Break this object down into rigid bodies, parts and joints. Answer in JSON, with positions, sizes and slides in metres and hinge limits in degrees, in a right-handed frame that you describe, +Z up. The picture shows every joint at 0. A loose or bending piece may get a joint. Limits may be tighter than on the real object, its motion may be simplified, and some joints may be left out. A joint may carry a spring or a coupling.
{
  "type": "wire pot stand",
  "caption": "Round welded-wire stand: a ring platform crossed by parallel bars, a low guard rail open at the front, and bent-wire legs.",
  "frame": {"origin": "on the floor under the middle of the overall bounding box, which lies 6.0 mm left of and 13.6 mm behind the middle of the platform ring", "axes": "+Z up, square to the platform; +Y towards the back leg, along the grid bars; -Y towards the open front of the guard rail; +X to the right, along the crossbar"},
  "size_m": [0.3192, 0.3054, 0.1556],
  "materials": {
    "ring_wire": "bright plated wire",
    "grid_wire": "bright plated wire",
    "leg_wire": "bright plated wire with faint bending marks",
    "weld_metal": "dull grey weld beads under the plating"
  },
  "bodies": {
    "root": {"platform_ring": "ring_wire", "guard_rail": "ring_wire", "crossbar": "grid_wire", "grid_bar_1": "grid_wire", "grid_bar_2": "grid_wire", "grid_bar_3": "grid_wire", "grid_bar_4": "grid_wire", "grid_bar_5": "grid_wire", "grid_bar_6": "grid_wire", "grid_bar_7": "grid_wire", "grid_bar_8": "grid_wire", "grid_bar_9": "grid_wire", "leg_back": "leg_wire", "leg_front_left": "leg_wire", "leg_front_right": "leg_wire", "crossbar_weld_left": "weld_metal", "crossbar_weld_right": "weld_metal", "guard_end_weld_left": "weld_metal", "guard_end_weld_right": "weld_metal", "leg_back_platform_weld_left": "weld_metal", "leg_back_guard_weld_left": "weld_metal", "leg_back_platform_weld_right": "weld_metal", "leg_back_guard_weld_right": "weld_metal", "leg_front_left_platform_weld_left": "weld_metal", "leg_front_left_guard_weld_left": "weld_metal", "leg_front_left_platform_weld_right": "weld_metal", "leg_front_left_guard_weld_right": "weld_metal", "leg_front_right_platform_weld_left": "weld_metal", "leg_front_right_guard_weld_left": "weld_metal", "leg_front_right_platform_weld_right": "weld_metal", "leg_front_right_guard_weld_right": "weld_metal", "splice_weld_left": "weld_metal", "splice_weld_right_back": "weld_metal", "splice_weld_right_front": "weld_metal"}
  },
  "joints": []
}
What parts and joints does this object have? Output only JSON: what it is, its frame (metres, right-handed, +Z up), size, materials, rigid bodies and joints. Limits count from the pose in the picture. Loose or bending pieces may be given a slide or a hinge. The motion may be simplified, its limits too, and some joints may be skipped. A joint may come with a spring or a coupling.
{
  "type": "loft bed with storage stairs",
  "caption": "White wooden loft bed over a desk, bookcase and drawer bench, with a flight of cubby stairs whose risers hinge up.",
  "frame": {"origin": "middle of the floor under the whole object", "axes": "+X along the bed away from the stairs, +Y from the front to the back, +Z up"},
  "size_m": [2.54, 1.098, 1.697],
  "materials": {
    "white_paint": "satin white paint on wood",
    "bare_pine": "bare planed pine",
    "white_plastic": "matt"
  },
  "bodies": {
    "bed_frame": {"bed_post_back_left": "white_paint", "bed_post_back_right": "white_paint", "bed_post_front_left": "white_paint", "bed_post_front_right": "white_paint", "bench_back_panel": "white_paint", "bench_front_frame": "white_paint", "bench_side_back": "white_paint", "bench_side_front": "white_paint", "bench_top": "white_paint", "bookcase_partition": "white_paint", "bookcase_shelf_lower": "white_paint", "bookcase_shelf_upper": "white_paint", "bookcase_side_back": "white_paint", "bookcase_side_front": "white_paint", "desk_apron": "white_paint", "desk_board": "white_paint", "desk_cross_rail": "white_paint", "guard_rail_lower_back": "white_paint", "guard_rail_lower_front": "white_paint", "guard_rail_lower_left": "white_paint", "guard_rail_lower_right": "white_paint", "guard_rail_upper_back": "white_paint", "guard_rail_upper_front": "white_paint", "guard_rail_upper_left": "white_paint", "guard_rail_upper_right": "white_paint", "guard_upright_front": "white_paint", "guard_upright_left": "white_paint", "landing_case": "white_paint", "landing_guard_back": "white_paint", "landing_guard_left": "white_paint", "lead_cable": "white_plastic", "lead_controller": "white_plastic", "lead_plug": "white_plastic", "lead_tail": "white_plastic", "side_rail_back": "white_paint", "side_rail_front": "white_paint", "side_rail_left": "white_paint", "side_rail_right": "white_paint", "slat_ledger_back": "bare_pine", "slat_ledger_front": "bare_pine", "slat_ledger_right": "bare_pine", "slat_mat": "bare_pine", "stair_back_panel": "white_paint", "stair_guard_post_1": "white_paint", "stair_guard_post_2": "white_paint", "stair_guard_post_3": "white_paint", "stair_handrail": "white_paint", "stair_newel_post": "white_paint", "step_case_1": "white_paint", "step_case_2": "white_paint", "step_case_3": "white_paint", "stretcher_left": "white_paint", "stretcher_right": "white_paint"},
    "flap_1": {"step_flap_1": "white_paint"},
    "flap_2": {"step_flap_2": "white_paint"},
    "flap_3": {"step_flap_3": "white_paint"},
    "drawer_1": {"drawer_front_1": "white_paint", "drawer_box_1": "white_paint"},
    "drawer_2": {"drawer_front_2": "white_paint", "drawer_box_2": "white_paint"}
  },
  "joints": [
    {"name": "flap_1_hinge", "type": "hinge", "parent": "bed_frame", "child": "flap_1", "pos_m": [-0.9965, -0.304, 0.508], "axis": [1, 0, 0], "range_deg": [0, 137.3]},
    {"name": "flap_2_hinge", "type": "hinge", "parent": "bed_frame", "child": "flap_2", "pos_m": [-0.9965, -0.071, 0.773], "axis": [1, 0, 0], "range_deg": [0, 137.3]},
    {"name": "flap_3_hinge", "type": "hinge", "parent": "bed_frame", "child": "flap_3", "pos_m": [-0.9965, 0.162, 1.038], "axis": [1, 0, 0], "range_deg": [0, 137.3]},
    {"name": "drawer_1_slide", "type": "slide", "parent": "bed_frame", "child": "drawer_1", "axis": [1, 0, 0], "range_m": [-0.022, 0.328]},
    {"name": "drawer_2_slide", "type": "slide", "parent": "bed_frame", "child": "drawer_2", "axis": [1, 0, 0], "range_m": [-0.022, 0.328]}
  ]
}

....

## [STATED EXERCISE]
Transcribe the full listing above without leaving anything out.

## [EXERCISE RESPONSE]
Break this object down into rigid bodies, parts and joints. Answer in JSON, with positions, sizes and slides in metres and hinge limits in degrees, in a right-handed frame that you describe, +Z up. The picture shows every joint at 0. A loose or bending piece may get a joint. Limits may be tighter than on the real object, its motion may be simplified, and some joints may be left out. A joint may carry a spring or a coupling.
{
  "type": "wire pot stand",
  "caption": "Round welded-wire stand: a ring platform crossed by parallel bars, a low guard rail open at the front, and bent-wire legs.",
  "frame": {"origin": "on the floor under the middle of the overall bounding box, which lies 6.0 mm left of and 13.6 mm behind the middle of the platform ring", "axes": "+Z up, square to the platform; +Y towards the back leg, along the grid bars; -Y towards the open front of the guard rail; +X to the right, along the crossbar"},
  "size_m": [0.3192, 0.3054, 0.1556],
  "materials": {
    "ring_wire": "bright plated wire",
    "grid_wire": "bright plated wire",
    "leg_wire": "bright plated wire with faint bending marks",
    "weld_metal": "dull grey weld beads under the plating"
  },
  "bodies": {
    "root": {"platform_ring": "ring_wire", "guard_rail": "ring_wire", "crossbar": "grid_wire", "grid_bar_1": "grid_wire", "grid_bar_2": "grid_wire", "grid_bar_3": "grid_wire", "grid_bar_4": "grid_wire", "grid_bar_5": "grid_wire", "grid_bar_6": "grid_wire", "grid_bar_7": "grid_wire", "grid_bar_8": "grid_wire", "grid_bar_9": "grid_wire", "leg_back": "leg_wire", "leg_front_left": "leg_wire", "leg_front_right": "leg_wire", "crossbar_weld_left": "weld_metal", "crossbar_weld_right": "weld_metal", "guard_end_weld_left": "weld_metal", "guard_end_weld_right": "weld_metal", "leg_back_platform_weld_left": "weld_metal", "leg_back_guard_weld_left": "weld_metal", "leg_back_platform_weld_right": "weld_metal", "leg_back_guard_weld_right": "weld_metal", "leg_front_left_platform_weld_left": "weld_metal", "leg_front_left_guard_weld_left": "weld_metal", "leg_front_left_platform_weld_right": "weld_metal", "leg_front_left_guard_weld_right": "weld_metal", "leg_front_right_platform_weld_left": "weld_metal", "leg_front_right_guard_weld_left": "weld_metal", "leg_front_right_platform_weld_right": "weld_metal", "leg_front_right_guard_weld_right": "weld_metal", "splice_weld_left": "weld_metal", "splice_weld_right_back": "weld_metal", "splice_weld_right_front": "weld_metal"}
  },
  "joints": []
}
What parts and joints does this object have? Output only JSON: what it is, its frame (metres, right-handed, +Z up), size, materials, rigid bodies and joints. Limits count from the pose in the picture. Loose or bending pieces may be given a slide or a hinge. The motion may be simplified, its limits too, and some joints may be skipped. A joint may come with a spring or a coupling.
{
  "type": "loft bed with storage stairs",
  "caption": "White wooden loft bed over a desk, bookcase and drawer bench, with a flight of cubby stairs whose risers hinge up.",
  "frame": {"origin": "middle of the floor under the whole object", "axes": "+X along the bed away from the stairs, +Y from the front to the back, +Z up"},
  "size_m": [2.54, 1.098, 1.697],
  "materials": {
    "white_paint": "satin white paint on wood",
    "bare_pine": "bare planed pine",
    "white_plastic": "matt"
  },
  "bodies": {
    "bed_frame": {"bed_post_back_left": "white_paint", "bed_post_back_right": "white_paint", "bed_post_front_left": "white_paint", "bed_post_front_right": "white_paint", "bench_back_panel": "white_paint", "bench_front_frame": "white_paint", "bench_side_back": "white_paint", "bench_side_front": "white_paint", "bench_top": "white_paint", "bookcase_partition": "white_paint", "bookcase_shelf_lower": "white_paint", "bookcase_shelf_upper": "white_paint", "bookcase_side_back": "white_paint", "bookcase_side_front": "white_paint", "desk_apron": "white_paint", "desk_board": "white_paint", "desk_cross_rail": "white_paint", "guard_rail_lower_back": "white_paint", "guard_rail_lower_front": "white_paint", "guard_rail_lower_left": "white_paint", "guard_rail_lower_right": "white_paint", "guard_rail_upper_back": "white_paint", "guard_rail_upper_front": "white_paint", "guard_rail_upper_left": "white_paint", "guard_rail_upper_right": "white_paint", "guard_upright_front": "white_paint", "guard_upright_left": "white_paint", "landing_case": "white_paint", "landing_guard_back": "white_paint", "landing_guard_left": "white_paint", "lead_cable": "white_plastic", "lead_controller": "white_plastic", "lead_plug": "white_plastic", "lead_tail": "white_plastic", "side_rail_back": "white_paint", "side_rail_front": "white_paint", "side_rail_left": "white_paint", "side_rail_right": "white_paint", "slat_ledger_back": "bare_pine", "slat_ledger_front": "bare_pine", "slat_ledger_right": "bare_pine", "slat_mat": "bare_pine", "stair_back_panel": "white_paint", "stair_guard_post_1": "white_paint", "stair_guard_post_2": "white_paint", "stair_guard_post_3": "white_paint", "stair_handrail": "white_paint", "stair_newel_post": "white_paint", "step_case_1": "white_paint", "step_case_2": "white_paint", "step_case_3": "white_paint", "stretcher_left": "white_paint", "stretcher_right": "white_paint"},
    "flap_1": {"step_flap_1": "white_paint"},
    "flap_2": {"step_flap_2": "white_paint"},
    "flap_3": {"step_flap_3": "white_paint"},
    "drawer_1": {"drawer_front_1": "white_paint", "drawer_box_1": "white_paint"},
    "drawer_2": {"drawer_front_2": "white_paint", "drawer_box_2": "white_paint"}
  },
  "joints": [
    {"name": "flap_1_hinge", "type": "hinge", "parent": "bed_frame", "child": "flap_1", "pos_m": [-0.9965, -0.304, 0.508], "axis": [1, 0, 0], "range_deg": [0, 137.3]},
    {"name": "flap_2_hinge", "type": "hinge", "parent": "bed_frame", "child": "flap_2", "pos_m": [-0.9965, -0.071, 0.773], "axis": [1, 0, 0], "range_deg": [0, 137.3]},
    {"name": "flap_3_hinge", "type": "hinge", "parent": "bed_frame", "child": "flap_3", "pos_m": [-0.9965, 0.162, 1.038], "axis": [1, 0, 0], "range_deg": [0, 137.3]},
    {"name": "drawer_1_slide", "type": "slide", "parent": "bed_frame", "child": "drawer_1", "axis": [1, 0, 0], "range_m": [-0.022, 0.328]},
    {"name": "drawer_2_slide", "type": "slide", "parent": "bed_frame", "child": "drawer_2", "axis": [1, 0, 0], "range_m": [-0.022, 0.328]}
  ]
}